──────── RECORDS FOR THE TASK

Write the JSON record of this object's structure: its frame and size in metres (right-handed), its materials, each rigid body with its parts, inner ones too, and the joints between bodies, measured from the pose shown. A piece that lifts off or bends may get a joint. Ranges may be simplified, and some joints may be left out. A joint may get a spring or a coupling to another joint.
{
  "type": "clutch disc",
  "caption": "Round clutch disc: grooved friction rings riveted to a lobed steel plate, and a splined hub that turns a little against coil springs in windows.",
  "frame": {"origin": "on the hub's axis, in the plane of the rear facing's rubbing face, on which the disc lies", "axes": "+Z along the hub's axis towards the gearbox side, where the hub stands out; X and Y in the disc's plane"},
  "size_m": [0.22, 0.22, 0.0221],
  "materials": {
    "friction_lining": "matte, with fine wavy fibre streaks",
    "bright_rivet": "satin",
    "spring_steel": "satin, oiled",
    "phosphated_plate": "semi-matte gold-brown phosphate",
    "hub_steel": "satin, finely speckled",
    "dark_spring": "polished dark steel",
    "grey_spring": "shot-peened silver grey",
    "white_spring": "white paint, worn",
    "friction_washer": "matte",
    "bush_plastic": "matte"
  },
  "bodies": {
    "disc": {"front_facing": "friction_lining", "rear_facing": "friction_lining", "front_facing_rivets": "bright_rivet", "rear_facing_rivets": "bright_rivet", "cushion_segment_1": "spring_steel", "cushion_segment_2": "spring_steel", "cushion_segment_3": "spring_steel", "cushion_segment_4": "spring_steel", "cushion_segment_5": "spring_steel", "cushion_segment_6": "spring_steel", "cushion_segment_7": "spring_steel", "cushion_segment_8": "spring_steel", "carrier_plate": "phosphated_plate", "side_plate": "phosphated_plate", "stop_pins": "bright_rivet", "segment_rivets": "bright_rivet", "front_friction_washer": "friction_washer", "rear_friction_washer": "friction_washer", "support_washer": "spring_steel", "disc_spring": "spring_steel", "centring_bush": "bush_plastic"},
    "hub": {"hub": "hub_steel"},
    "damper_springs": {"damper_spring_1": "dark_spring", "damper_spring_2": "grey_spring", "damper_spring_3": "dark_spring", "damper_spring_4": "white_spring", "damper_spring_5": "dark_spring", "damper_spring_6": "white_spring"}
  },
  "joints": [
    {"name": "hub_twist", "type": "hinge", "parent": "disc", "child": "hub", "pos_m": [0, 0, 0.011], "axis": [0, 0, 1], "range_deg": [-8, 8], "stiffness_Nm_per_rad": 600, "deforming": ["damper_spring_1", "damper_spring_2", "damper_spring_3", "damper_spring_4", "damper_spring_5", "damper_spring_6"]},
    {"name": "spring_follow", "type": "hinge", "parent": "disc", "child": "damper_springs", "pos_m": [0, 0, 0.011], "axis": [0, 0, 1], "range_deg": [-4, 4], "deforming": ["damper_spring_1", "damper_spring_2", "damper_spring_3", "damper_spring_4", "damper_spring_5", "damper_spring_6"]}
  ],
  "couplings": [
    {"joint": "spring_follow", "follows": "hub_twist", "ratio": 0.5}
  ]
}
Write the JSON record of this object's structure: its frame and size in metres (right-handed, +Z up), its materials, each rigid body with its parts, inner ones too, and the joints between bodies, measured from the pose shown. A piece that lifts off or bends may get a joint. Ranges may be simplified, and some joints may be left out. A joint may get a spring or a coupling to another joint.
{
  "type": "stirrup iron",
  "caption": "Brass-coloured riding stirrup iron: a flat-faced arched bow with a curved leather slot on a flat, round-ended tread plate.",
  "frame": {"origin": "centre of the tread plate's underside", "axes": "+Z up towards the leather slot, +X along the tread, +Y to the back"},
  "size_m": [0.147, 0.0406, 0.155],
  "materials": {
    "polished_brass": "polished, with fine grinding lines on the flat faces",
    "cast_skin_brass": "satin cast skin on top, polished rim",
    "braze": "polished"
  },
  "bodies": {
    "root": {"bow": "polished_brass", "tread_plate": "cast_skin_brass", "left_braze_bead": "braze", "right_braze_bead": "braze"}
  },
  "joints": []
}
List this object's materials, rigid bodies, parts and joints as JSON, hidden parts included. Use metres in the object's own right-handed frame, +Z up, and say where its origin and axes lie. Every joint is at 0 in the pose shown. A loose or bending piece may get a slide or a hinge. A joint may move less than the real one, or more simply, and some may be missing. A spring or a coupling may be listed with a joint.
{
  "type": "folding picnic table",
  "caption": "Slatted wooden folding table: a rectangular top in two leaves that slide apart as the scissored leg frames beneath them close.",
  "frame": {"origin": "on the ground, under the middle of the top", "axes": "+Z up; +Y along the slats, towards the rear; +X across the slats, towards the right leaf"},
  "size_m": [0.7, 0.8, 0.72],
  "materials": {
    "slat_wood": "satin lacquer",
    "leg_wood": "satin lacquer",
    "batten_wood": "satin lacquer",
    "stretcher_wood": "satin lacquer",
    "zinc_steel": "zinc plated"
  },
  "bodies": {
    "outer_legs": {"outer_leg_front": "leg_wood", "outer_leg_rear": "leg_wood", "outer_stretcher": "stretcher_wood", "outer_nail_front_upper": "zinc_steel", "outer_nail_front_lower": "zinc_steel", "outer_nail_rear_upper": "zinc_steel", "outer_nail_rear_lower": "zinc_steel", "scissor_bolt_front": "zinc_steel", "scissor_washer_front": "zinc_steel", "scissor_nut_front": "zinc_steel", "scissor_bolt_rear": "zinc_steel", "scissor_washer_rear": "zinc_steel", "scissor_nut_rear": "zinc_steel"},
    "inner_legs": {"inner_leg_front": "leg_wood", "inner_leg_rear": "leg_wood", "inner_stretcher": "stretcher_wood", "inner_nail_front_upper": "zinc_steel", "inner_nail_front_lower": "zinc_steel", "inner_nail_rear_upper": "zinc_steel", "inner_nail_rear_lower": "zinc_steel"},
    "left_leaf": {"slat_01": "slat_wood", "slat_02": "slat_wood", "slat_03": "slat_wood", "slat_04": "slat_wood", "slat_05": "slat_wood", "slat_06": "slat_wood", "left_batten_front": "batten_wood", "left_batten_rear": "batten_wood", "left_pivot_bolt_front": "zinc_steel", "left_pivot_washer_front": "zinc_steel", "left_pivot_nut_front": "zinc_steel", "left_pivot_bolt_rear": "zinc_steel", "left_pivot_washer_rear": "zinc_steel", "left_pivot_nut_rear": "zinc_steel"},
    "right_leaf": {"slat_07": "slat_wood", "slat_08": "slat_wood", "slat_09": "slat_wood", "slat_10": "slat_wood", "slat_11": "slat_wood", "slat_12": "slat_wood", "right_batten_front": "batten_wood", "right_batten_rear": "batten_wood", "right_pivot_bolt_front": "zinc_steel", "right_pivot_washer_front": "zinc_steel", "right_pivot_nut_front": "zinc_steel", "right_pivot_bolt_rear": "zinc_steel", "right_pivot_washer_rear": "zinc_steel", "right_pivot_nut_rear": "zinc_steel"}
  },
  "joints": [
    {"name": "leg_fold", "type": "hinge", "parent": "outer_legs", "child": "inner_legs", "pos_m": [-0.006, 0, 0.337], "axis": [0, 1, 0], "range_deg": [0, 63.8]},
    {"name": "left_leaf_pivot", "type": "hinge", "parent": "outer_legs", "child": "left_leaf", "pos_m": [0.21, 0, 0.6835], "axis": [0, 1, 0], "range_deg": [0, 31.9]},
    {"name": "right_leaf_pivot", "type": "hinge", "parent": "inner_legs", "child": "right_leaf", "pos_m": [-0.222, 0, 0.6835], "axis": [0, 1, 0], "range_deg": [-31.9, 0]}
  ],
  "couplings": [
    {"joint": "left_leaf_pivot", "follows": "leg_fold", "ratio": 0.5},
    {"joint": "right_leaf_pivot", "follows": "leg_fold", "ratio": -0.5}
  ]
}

────────────────

Every line holding "lifts" should be copied out.

Write the JSON record of this object's structure: its frame and size in metres (right-handed), its materials, each rigid body with its parts, inner ones too, and the joints between bodies, measured from the pose shown. A piece that lifts off or bends may get a joint. Ranges may be simplified, and some joints may be left out. A joint may get a spring or a coupling to another joint.
Write the JSON record of this object's structure: its frame and size in metres (right-handed, +Z up), its materials, each rigid body with its parts, inner ones too, and the joints between bodies, measured from the pose shown. A piece that lifts off or bends may get a joint. Ranges may be simplified, and some joints may be left out. A joint may get a spring or a coupling to another joint.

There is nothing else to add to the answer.